GIVEN PROBLEM ▸
Emit the entire listing verbatim.

DATA EXTRACT ▸
────────

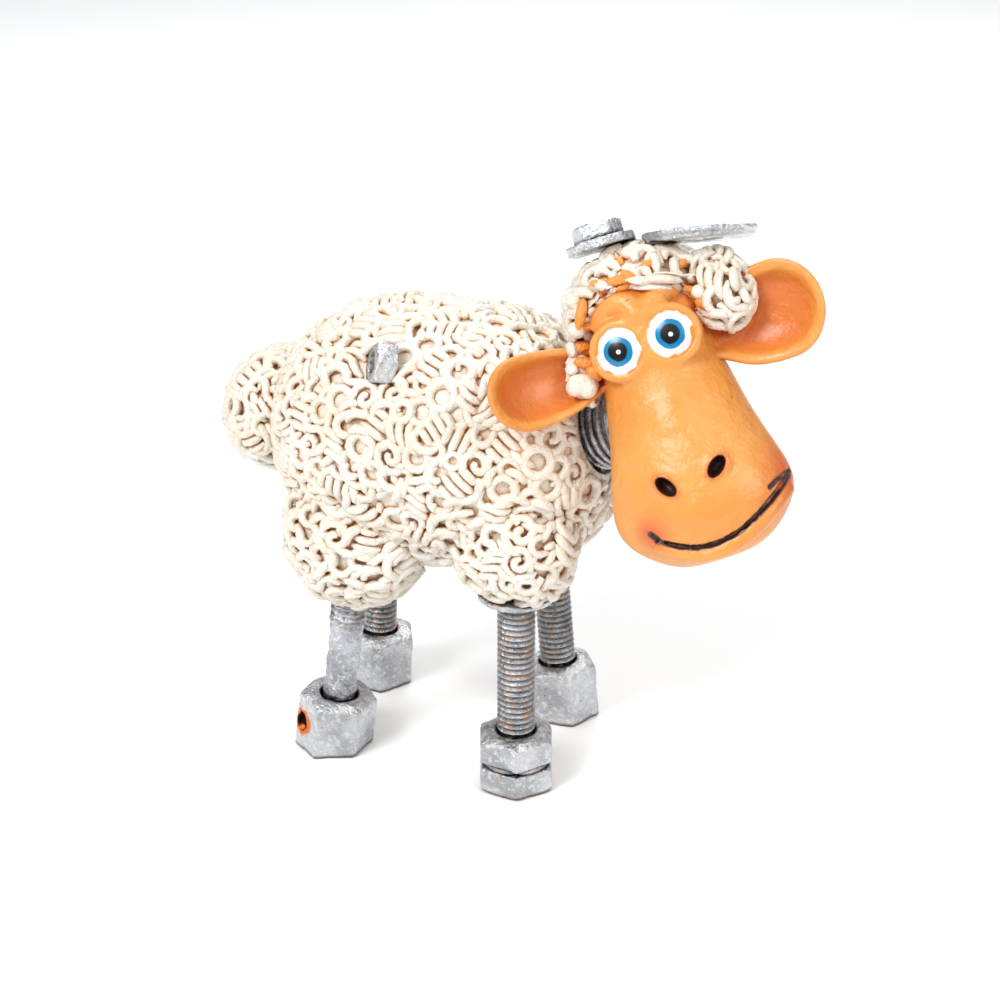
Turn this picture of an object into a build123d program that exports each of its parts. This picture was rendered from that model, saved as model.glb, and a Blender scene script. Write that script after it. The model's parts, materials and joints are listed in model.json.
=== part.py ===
from build123d import *
from math import asin, cos, pi, sin, sqrt
import os

os.makedirs("parts", exist_ok=True)

# A sheep figurine that faces +X and stands on z = 0, in millimetres.
# Its right side is at -Y. The head is carried on a coil spring and looks over the right shoulder.

# Where the middle of the stance lies from the origin
stand_x = -16.0
stand_y = 2.5

# Body barrel, a rounded solid of revolution along X
body_length = 72.0
body_diameter = 53.0
body_axis_height = 72.0
body_middle_x = 2.0
body_squareness = 2.6
body_front_x = body_middle_x + body_length / 2
body_rear_x = body_middle_x - body_length / 2
body_underside_z = body_axis_height - body_diameter / 2

# Feet: how far each stands in from the body's end and from its flank
front_right_end_inset = 15.8
front_right_flank_inset = 10.9
front_left_end_inset = 16.6
front_left_flank_inset = 9.5
rear_right_end_inset = 12.8
rear_right_flank_inset = 12.5
rear_left_end_inset = 10.0
rear_left_flank_inset = 9.5
lump_squareness = 2.0
lump_outline_steps = 12
pole_flat_share = 0.08

# Curls of wool on the body, each half sunk in the barrel
curl_pitch = 8.8
curl_span = 6.8
strand_diameter = 1.7
strand_sink = 0.1
ladder_pitch = 1.95
arch_radius = 4.2
arch_pitch = 2.3
arch_sweep_angle = 70.0
curl_clearance = 4.6
curl_head_clearance = 9.0
curl_outline_steps = 400
curl_turn_angle = 67.0
curl_row_turn_angle = 41.0

# Tail tuft
tail_width = 30.0
tail_girth = 24.0
tail_overhang = 2.0
tail_lift = 0.5

# Wool lumps at the tops of the legs
front_wool_girth = 25.0
front_wool_width = 19.0
front_wool_lift = 11.0
rear_wool_girth = 30.0
rear_wool_width = 21.0
rear_wool_lift = 7.0
wool_outward = 1.5

# Threaded rods, the legs
rod_diameter = 8.0
thread_pitch = 1.3
thread_depth = 0.5
rod_sunk_length = 8.5
rod_top_z = body_underside_z + rod_sunk_length
rod_root_z = 2.5
rod_plain_top_z = 31.0
rod_chamfer = 0.8
front_right_lean_angle = 0.0
rear_right_lean_angle = 8.0
front_left_lean_angle = -5.0
rear_left_lean_angle = 3.0
front_right_hoof_turn_angle = -9.0
front_left_hoof_turn_angle = 6.0
rear_right_hoof_turn_angle = 24.0
rear_left_hoof_turn_angle = -4.0
fit_gap = 0.05
seat_gap = 0.1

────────

FINAL RESULT ▸
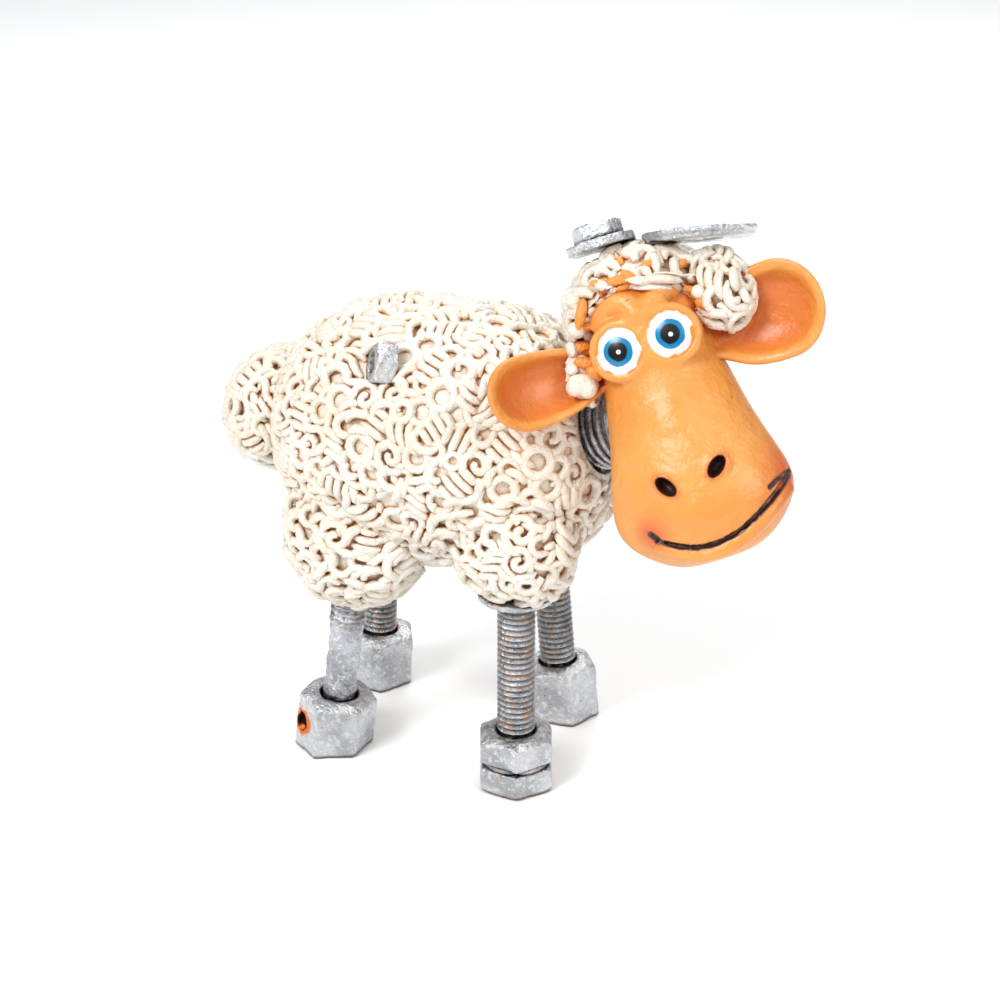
Turn this picture of an object into a build123d program that exports each of its parts. This picture was rendered from that model, saved as model.glb, and a Blender scene script. Write that script after it. The model's parts, materials and joints are listed in model.json.
=== part.py ===
from build123d import *
from math import asin, cos, pi, sin, sqrt
import os

os.makedirs("parts", exist_ok=True)

# A sheep figurine that faces +X and stands on z = 0, in millimetres.
# Its right side is at -Y. The head is carried on a coil spring and looks over the right shoulder.

# Where the middle of the stance lies from the origin
stand_x = -16.0
stand_y = 2.5

# Body barrel, a rounded solid of revolution along X
body_length = 72.0
body_diameter = 53.0
body_axis_height = 72.0
body_middle_x = 2.0
body_squareness = 2.6
body_front_x = body_middle_x + body_length / 2
body_rear_x = body_middle_x - body_length / 2
body_underside_z = body_axis_height - body_diameter / 2

# Feet: how far each stands in from the body's end and from its flank
front_right_end_inset = 15.8
front_right_flank_inset = 10.9
front_left_end_inset = 16.6
front_left_flank_inset = 9.5
rear_right_end_inset = 12.8
rear_right_flank_inset = 12.5
rear_left_end_inset = 10.0
rear_left_flank_inset = 9.5
lump_squareness = 2.0
lump_outline_steps = 12
pole_flat_share = 0.08

# Curls of wool on the body, each half sunk in the barrel
curl_pitch = 8.8
curl_span = 6.8
strand_diameter = 1.7
strand_sink = 0.1
ladder_pitch = 1.95
arch_radius = 4.2
arch_pitch = 2.3
arch_sweep_angle = 70.0
curl_clearance = 4.6
curl_head_clearance = 9.0
curl_outline_steps = 400
curl_turn_angle = 67.0
curl_row_turn_angle = 41.0

# Tail tuft
tail_width = 30.0
tail_girth = 24.0
tail_overhang = 2.0
tail_lift = 0.5

# Wool lumps at the tops of the legs
front_wool_girth = 25.0
front_wool_width = 19.0
front_wool_lift = 11.0
rear_wool_girth = 30.0
rear_wool_width = 21.0
rear_wool_lift = 7.0
wool_outward = 1.5

# Threaded rods, the legs
rod_diameter = 8.0
thread_pitch = 1.3
thread_depth = 0.5
rod_sunk_length = 8.5
rod_top_z = body_underside_z + rod_sunk_length
rod_root_z = 2.5
rod_plain_top_z = 31.0
rod_chamfer = 0.8
front_right_lean_angle = 0.0
rear_right_lean_angle = 8.0
front_left_lean_angle = -5.0
rear_left_lean_angle = 3.0
front_right_hoof_turn_angle = -9.0
front_left_hoof_turn_angle = 6.0
rear_right_hoof_turn_angle = 24.0
rear_left_hoof_turn_angle = -4.0
fit_gap = 0.05
seat_gap = 0.1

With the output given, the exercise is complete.